Gradually, she and her mother-in-law, Sonia Wills, focused their anger and energy on holding accountable the gun maker and gun shop linked to the crimes. Going further, Johnson has made the rounds on Capitol Hill to lobby against a measure that would shield gun manufacturers from the kind of legal claim she and other victims' families are pursuing.

Dennis Henigan, legal director of the Brady Center to Prevent Gun Violence, credits the work of Johnson and relatives of other sniper victims with so far keeping the legislation from clearing the Senate.

For her part, Johnson said, she hopes that by telling her story, she gave pause to some lawmakers who otherwise might back the legislation. But it also brought her a small measure of comfort.

"Honestly, it is helping us," Johnson said. "Of course, the pain will forever be there. The loss will forever be there. But for us, it will help if my husband's death is not in vain."

Shielding grief

Others have responded to the shootings more privately. Two of the victims who survived were never publicly identified, choosing instead to mend in anonymity. Some family members of those who died say they want to shield their grief, even from their own relatives.

Margaret Walekar, an obstetrics nurse, has skipped some gatherings of her extended family in Maryland, not wanting to ruin the mood with tears that spill without warning.
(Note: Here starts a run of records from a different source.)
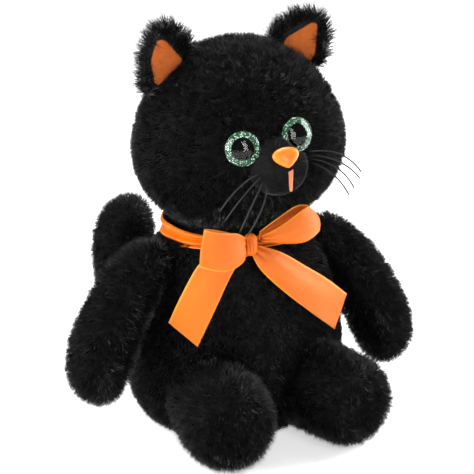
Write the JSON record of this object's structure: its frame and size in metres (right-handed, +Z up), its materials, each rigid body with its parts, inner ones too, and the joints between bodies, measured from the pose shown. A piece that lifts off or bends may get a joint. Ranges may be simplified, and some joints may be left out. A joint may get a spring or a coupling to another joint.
{
  "type": "plush cat",
  "caption": "Seated long-pile plush cat with glitter eyes, stitched snout, felt-lined ears and a satin neck bow; limbs, ears, tail and head flex.",
  "frame": {"origin": "middle of the flat patch under the seat, where the toy rests", "axes": "+Z up, -Y is the way the torso faces, +X is the cat's left"},
  "size_m": [0.2123, 0.1778, 0.2387],
  "materials": {
    "black_pile": "deep fluffy pile",
    "black_velour": "short velour pile",
    "apricot_felt": "brushed felt",
    "orange_satin": "satin",
    "apricot_thread": "satin stitch",
    "white_fibre": "loose fibre filling",
    "grey_calico": "plain weave",
    "orange_plastic": "gloss",
    "clear_plastic": "clear gloss",
    "black_plastic": "gloss",
    "green_glitter": "glitter",
    "white_plastic": "plain",
    "black_thread": "stiff thread"
  },
  "bodies": {
    "torso": {"back_panel_left": "black_pile", "back_panel_right": "black_pile", "belly_panel": "black_pile", "bow_knot": "orange_satin", "bow_loop_left": "orange_satin", "bow_loop_right": "orange_satin", "neck_ribbon": "orange_satin", "pellet_bag": "grey_calico", "seat_panel": "black_pile", "torso_stuffing": "white_fibre"},
    "neck": {"neck_stuffing": "white_fibre"},
    "head": {"eye_dome_left": "clear_plastic", "eye_dome_right": "clear_plastic", "eye_glitter_left": "green_glitter", "eye_glitter_right": "green_glitter", "eye_pupil_left": "black_plastic", "eye_pupil_right": "black_plastic", "eye_washer_left": "white_plastic", "eye_washer_right": "white_plastic", "face_panel_left": "black_pile", "face_panel_right": "black_pile", "head_back_panel_left": "black_pile", "head_back_panel_right": "black_pile", "head_stuffing": "white_fibre", "mouth_stitch": "apricot_thread", "muzzle_cover": "black_velour", "muzzle_stuffing": "white_fibre", "nose": "orange_plastic", "nose_washer": "white_plastic", "whisker_left_1": "black_thread", "whisker_left_2": "black_thread", "whisker_left_3": "black_thread", "whisker_left_4": "black_thread", "whisker_right_1": "black_thread", "whisker_right_2": "black_thread", "whisker_right_3": "black_thread", "whisker_right_4": "black_thread"},
    "ear_right": {"ear_cover_right": "black_pile", "ear_lining_right": "apricot_felt"},
    "ear_left": {"ear_cover_left": "black_pile", "ear_lining_left": "apricot_felt"},
    "arm_right": {"arm_back_panel_right": "black_pile", "arm_front_panel_right": "black_pile", "arm_stuffing_right": "white_fibre"},
    "arm_left": {"arm_back_panel_left": "black_pile", "arm_front_panel_left": "black_pile", "arm_stuffing_left": "white_fibre"},
    "leg_right": {"foot_sole_right": "black_pile", "leg_panel_right": "black_pile", "leg_stuffing_right": "white_fibre"},
    "leg_left": {"foot_sole_left": "black_pile", "leg_panel_left": "black_pile", "leg_stuffing_left": "white_fibre"},
    "tail": {"tail_back_panel": "black_pile", "tail_front_panel": "black_pile", "tail_stuffing": "white_fibre"},
    "ribbon_right": {"ribbon_tail_right": "orange_satin"},
    "ribbon_left": {"ribbon_tail_left": "orange_satin"}
  },
  "joints": [
    {"name": "neck_turn", "type": "hinge", "parent": "torso", "child": "neck", "pos_m": [0, -0.002, 0.114], "axis": [0, 0, 1], "range_deg": [-20, 20], "stiffness_Nm_per_rad": 0.05},
    {"name": "head_nod", "type": "hinge", "parent": "neck", "child": "head", "pos_m": [0, -0.002, 0.114], "axis": [1, 0, 0], "range_deg": [-8, 3], "stiffness_Nm_per_rad": 1.5},
    {"name": "ear_right_flop", "type": "hinge", "parent": "head", "child": "ear_right", "pos_m": [-0.04001, 0.00298, 0.20892], "axis": [0.7556, -0.024, 0.6546], "range_deg": [-12, 12], "stiffness_Nm_per_rad": 0.02},
    {"name": "ear_left_flop", "type": "hinge", "parent": "head", "child": "ear_left", "pos_m": [0.03677, -0.00366, 0.2153], "axis": [0.8317, -0.1149, -0.5432], "range_deg": [-12, 12], "stiffness_Nm_per_rad": 0.02},
    {"name": "arm_right_swing", "type": "hinge", "parent": "torso", "child": "arm_right", "pos_m": [-0.056, -0.008, 0.1], "axis": [1, 0, 0], "range_deg": [-45, 10], "stiffness_Nm_per_rad": 0.06},
    {"name": "arm_left_swing", "type": "hinge", "parent": "torso", "child": "arm_left", "pos_m": [0.056, -0.008, 0.1], "axis": [1, 0, 0], "range_deg": [-45, 10], "stiffness_Nm_per_rad": 0.06},
    {"name": "leg_right_lift", "type": "hinge", "parent": "torso", "child": "leg_right", "pos_m": [-0.03, -0.038, 0.027], "axis": [1, 0, 0], "range_deg": [-20, 0]},
    {"name": "leg_left_lift", "type": "hinge", "parent": "torso", "child": "leg_left", "pos_m": [0.03, -0.038, 0.027], "axis": [1, 0, 0], "range_deg": [-20, 0]},
    {"name": "tail_wag", "type": "hinge", "parent": "torso", "child": "tail", "pos_m": [-0.018, 0.06, 0.03], "axis": [0, 1, 0], "range_deg": [-15, 15], "stiffness_Nm_per_rad": 0.06},
    {"name": "ribbon_right_lift", "type": "hinge", "parent": "torso", "child": "ribbon_right", "pos_m": [-0.012, -0.0475, 0.119], "axis": [1, 0, 0], "range_deg": [-30, 0]},
    {"name": "ribbon_left_lift", "type": "hinge", "parent": "torso", "child": "ribbon_left", "pos_m": [-0.012, -0.0475, 0.119], "axis": [1, 0, 0], "range_deg": [-30, 0]}
  ]
}
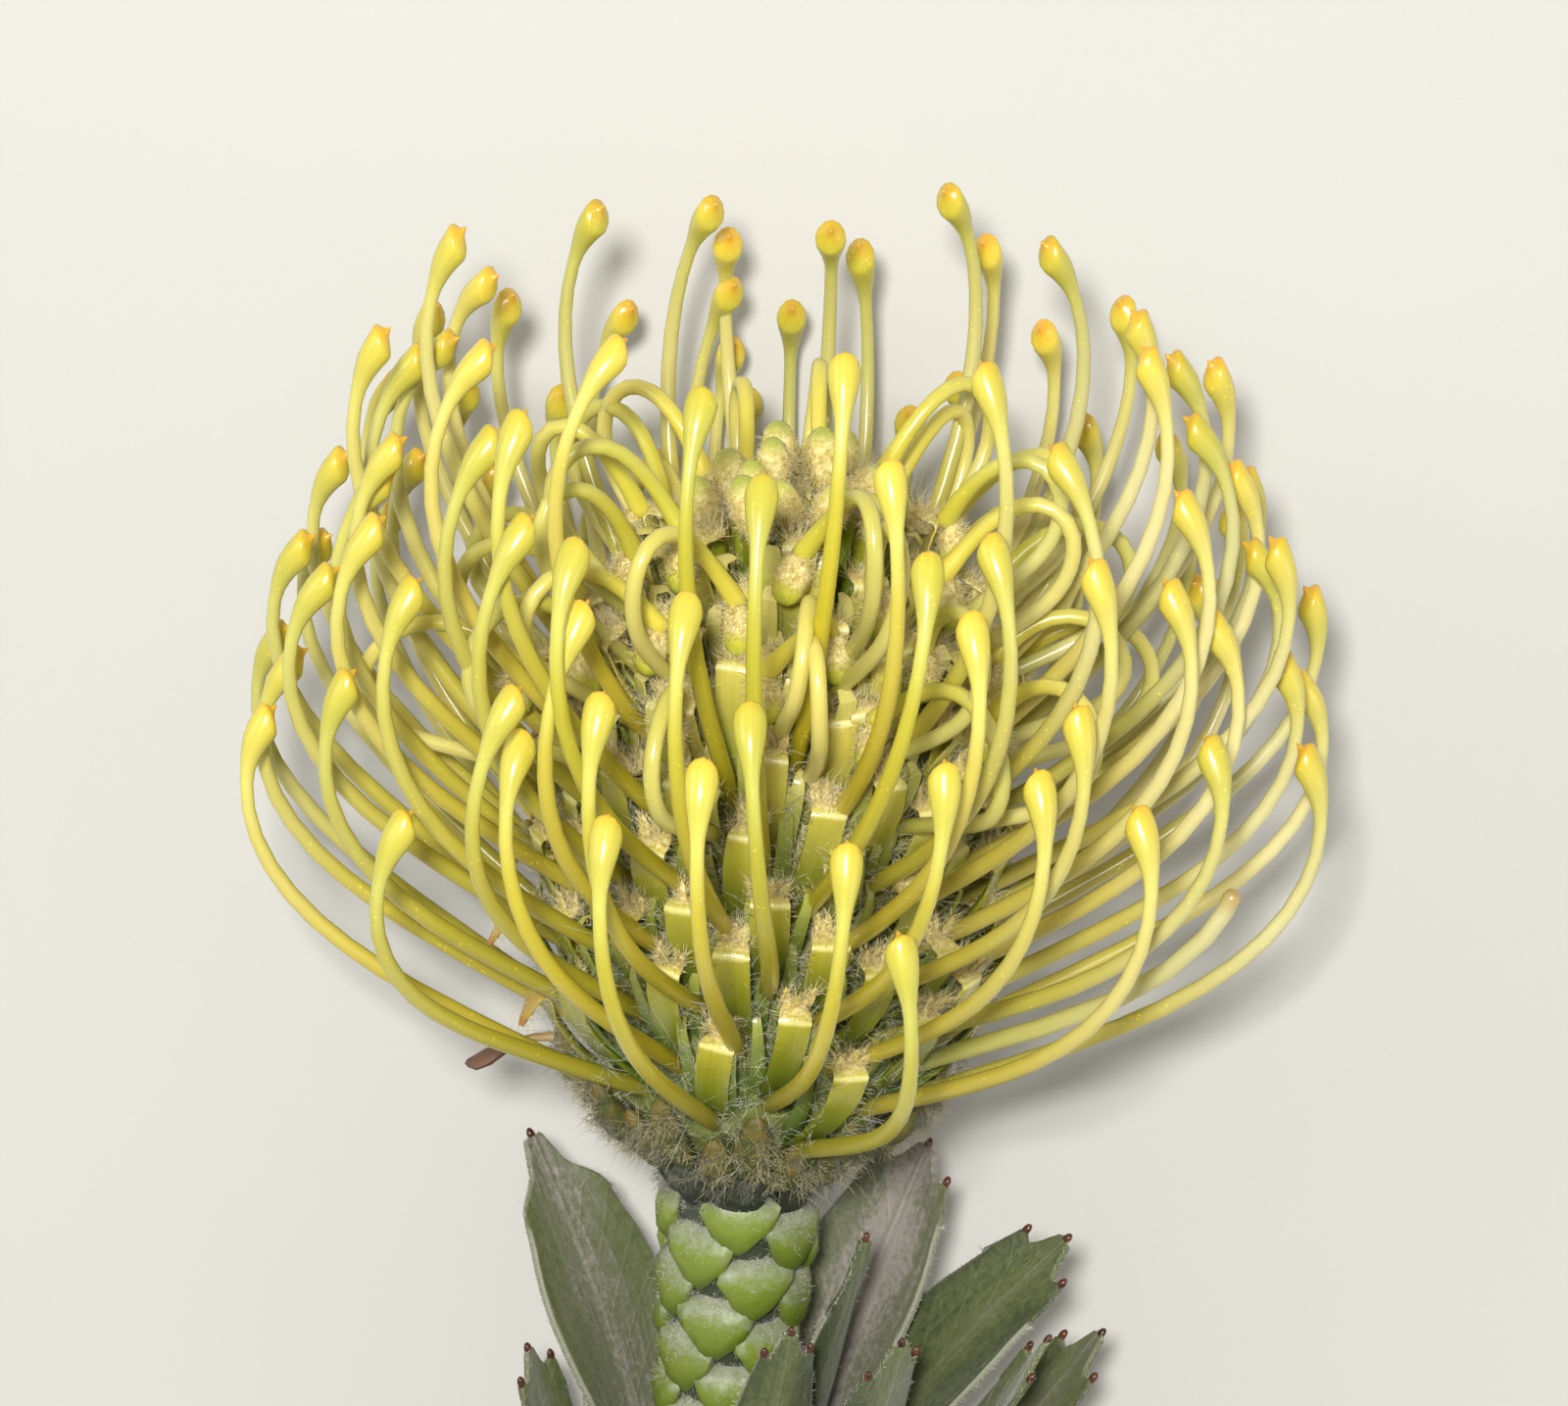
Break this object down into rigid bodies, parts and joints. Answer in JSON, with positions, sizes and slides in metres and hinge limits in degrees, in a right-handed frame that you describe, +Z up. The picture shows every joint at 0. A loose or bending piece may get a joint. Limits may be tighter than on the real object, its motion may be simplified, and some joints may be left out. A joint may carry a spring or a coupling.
{
  "type": "cut pincushion flower",
  "caption": "Cut pincushion flower lying on its side: a dome of curved yellow styles over a hairy green mass of florets, on a scaly stalk with toothed grey-green leaves.",
  "frame": {"origin": "middle of the footprint of the whole flower on the surface it lies on", "axes": "+Z up from the surface; +Y along the stem towards its cut end, so the bloom faces -Y; +X is the left of the bloom seen from above with the bloom at the far side"},
  "size_m": [0.0939, 0.1658, 0.0888],
  "materials": {
    "bloom": "waxy plant tissue: glossy yellow styles over hairy yellow-green florets",
    "stem": "green bark and plump scales with short grey hair",
    "leaf": "leathery leaf with grey felt"
  },
  "bodies": {
    "root": {"flower_head": "bloom", "stem": "stem", "leaf_01": "leaf", "leaf_02": "leaf", "leaf_03": "leaf", "leaf_04": "leaf", "leaf_05": "leaf", "leaf_06": "leaf", "leaf_07": "leaf", "leaf_08": "leaf", "leaf_09": "leaf", "leaf_10": "leaf", "leaf_11": "leaf", "leaf_12": "leaf", "leaf_13": "leaf"}
  },
  "joints": []
}
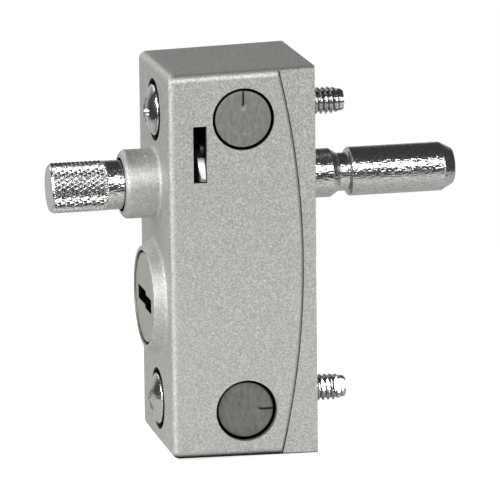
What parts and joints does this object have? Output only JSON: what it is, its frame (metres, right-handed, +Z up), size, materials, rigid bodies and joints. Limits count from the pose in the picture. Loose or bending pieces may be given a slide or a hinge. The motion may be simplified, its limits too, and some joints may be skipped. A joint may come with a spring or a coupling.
{
  "type": "patio door lock",
  "caption": "Surface-mounted sliding-door lock: drafted casing with a knurled pull bolt, key cylinder, latch window, fixing screws and round hole covers.",
  "frame": {"origin": "centre of the flat mounting face that lies against the sliding door", "axes": "+X along the bolt from the casing to its tip, +Z up, -Y the side with the two covers and the latch window"},
  "size_m": [0.0838, 0.03, 0.08],
  "materials": {
    "casing_paint": "silver sparkle paint",
    "plated_steel": "bright plated",
    "satin_nickel": "satin",
    "grey_plastic": "satin",
    "bare_steel": "rolled",
    "cast_zinc": "as cast",
    "cylinder_brass": "machined"
  },
  "bodies": {
    "casing": {"body_casting": "casing_paint", "bolt_guide_block": "cast_zinc", "back_plate": "bare_steel", "back_plate_screws": "plated_steel", "fixing_screw_upper": "plated_steel", "fixing_screw_lower": "plated_steel", "hole_plug_upper": "grey_plastic", "hole_plug_lower": "grey_plastic", "cylinder_housing": "cylinder_brass", "housing_locking_pin": "bare_steel", "latch_spring_front": "bare_steel", "latch_spring_rear": "bare_steel"},
    "bolt": {"plunger": "plated_steel"},
    "latch": {"latch_yoke": "plated_steel"},
    "core": {"cylinder_core": "satin_nickel", "drive_cam": "cast_zinc", "cam_screw": "plated_steel", "wafer_springs": "bare_steel"},
    "wafers": {"wafer_1": "cylinder_brass", "wafer_2": "cylinder_brass", "wafer_3": "cylinder_brass", "wafer_4": "cylinder_brass", "wafer_5": "cylinder_brass"}
  },
  "joints": [
    {"name": "bolt_slide", "type": "slide", "parent": "casing", "child": "bolt", "axis": [-1, 0, 0], "range_m": [0, 0.032]},
    {"name": "core_turn", "type": "hinge", "parent": "casing", "child": "core", "pos_m": [-0.03245, 0, -0.0087], "axis": [1, 0, 0], "range_deg": [0, 90]},
    {"name": "latch_lift", "type": "slide", "parent": "casing", "child": "latch", "axis": [0, 0, 1], "range_m": [0, 0.0011], "deforming": ["latch_spring_front", "latch_spring_rear"]},
    {"name": "wafer_slide", "type": "slide", "parent": "core", "child": "wafers", "axis": [0, 1, 0], "range_m": [0, 0.0009]}
  ],
  "couplings": [
    {"joint": "latch_lift", "follows": "core_turn", "m_per_rad": 0.0007}
  ]
}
What is most difficult, she said, is thinking about the future she had planned with the man who became her "soul mate" after their arranged marriage. After years of working as a convenience store owner, newspaper distributor and cabdriver, her husband planned to retire early. The Walekars were going to start splitting their time between Maryland and India, from which they emigrated in the 1970s and where they recently bought a house for visits.

"Now, all those plans are destroyed," she said. "In one minute, everything is gone."

The couple's daughter, Andrea, 25, was too upset to continue attending the University of Maryland, but she managed to graduate in May after finishing her studies from home. Their son, Andrew, 24, stopped going to church.

"He thought his dad was a very good person," she said. "He thinks, 'Where was God? Why didn't he save him?'"

The victims' families and friends have changed their daily routines and restructured their lives. But reminders of the shootings cannot be avoided.

Tim Sheehan, executive vice president of the Boys & Girls Clubs of Greater Washington, was at a meeting recently in Manassas, Va., when someone mentioned that Muhammad was being held two blocks away. Sheehan thought immediately of his friend, Buchanan.

"I thought, 'God, you can't get away from it,'" said Sheehan.

Charles-August Charlot thinks of his cousin each time he passes near the shooting site in Northwest Washington. Often, he visits Pascal Charlot's grave.

There, the Silver Spring man reminisces about how his cousin called him "Preacher" because he was prone to doling out advice. He recalls how the two men, one a draftsman and the other a carpenter, would help each other with house projects.

Casting back further, he remembers growing up together in Haiti, where his cousin would get the best grades in Greek class even as he put off studying until the last moment.

On a recent trip to the cemetery, Charlot, 67, looked down at the gravesite and shared the news that he had become a grandfather.

"I wave and I say, 'Hi, Pascal,' and 'I miss you,'" he said. "I bow my head. I say, 'You're going to tease me for being a grandfather.' There are many little moments I have like that."

For Alice Fay Buchanan, one of the hardest moments of the past year came on Mother's Day. The year before, her son had surprised her by picking her up in a rented convertible to take her to breakfast.

"I said, 'I'm not going to ride in that and have my hair blown,' and he said, 'Yes, you can, today you can.' He rolled the windows up so my hair wouldn't get blown," she recalled. "He gave me $100 and flowers. I had gravy and biscuits, and he had an egg and tomato omelet."

As they have struggled to heal emotionally, the families have struggled as well with practical concerns. Lori Lewis-Rivera's husband, Nelson Rivera, a Honduran-American landscaper, is raising their 5-year-old daughter alone. He considered moving in with his in-laws in Idaho but decided to stay in Washington.

"He was having some troubles with schedules and work, the last time I talked to him," said Lewis, Rivera's father-in-law. "I'm not sure if he's found any solutions."

Suspects on trial

Still looming is the start of Muhammad's trial Oct. 14 and Malvo's on Nov. 10.

The courtroom, some relatives hope, could provide some explanation for the crimes. Others dread revisiting the shootings and facing the accused.

"How are people even going to sit there and look at this guy who destroyed all your family?" Walekar said.

The families are divided about the possible outcome. Some say it is in the court's hands to decide whether Malvo and Muhammad, if convicted, will receive the death penalty, as prosecutors are seeking.

Lewis has no such equanimity. Both should be sentenced to die, he says. For Lewis, the only question is why defendants facing such a weight of evidence should have the benefit of a prolonged and expensive trial.

"I'd like to go to the execution. Actually, I'd like to go to the state and work for the executioner, though I don't think they'd go for that," said Lewis, who decided not to attend the trials. "My personal thought is, bring both those boys out here, and I'll save them a lot of money real quick."

Charlot does not desire vengeance. But he, too, wants a chance to confront the defendants in person.

"If there were a possibility to see the guys, I would say, 'What did my cousin do to you?' I would like to ask that question," he said. "If I got a chance to ask him, 'Why did you shoot my cousin and all those people?' I might feel satisfied."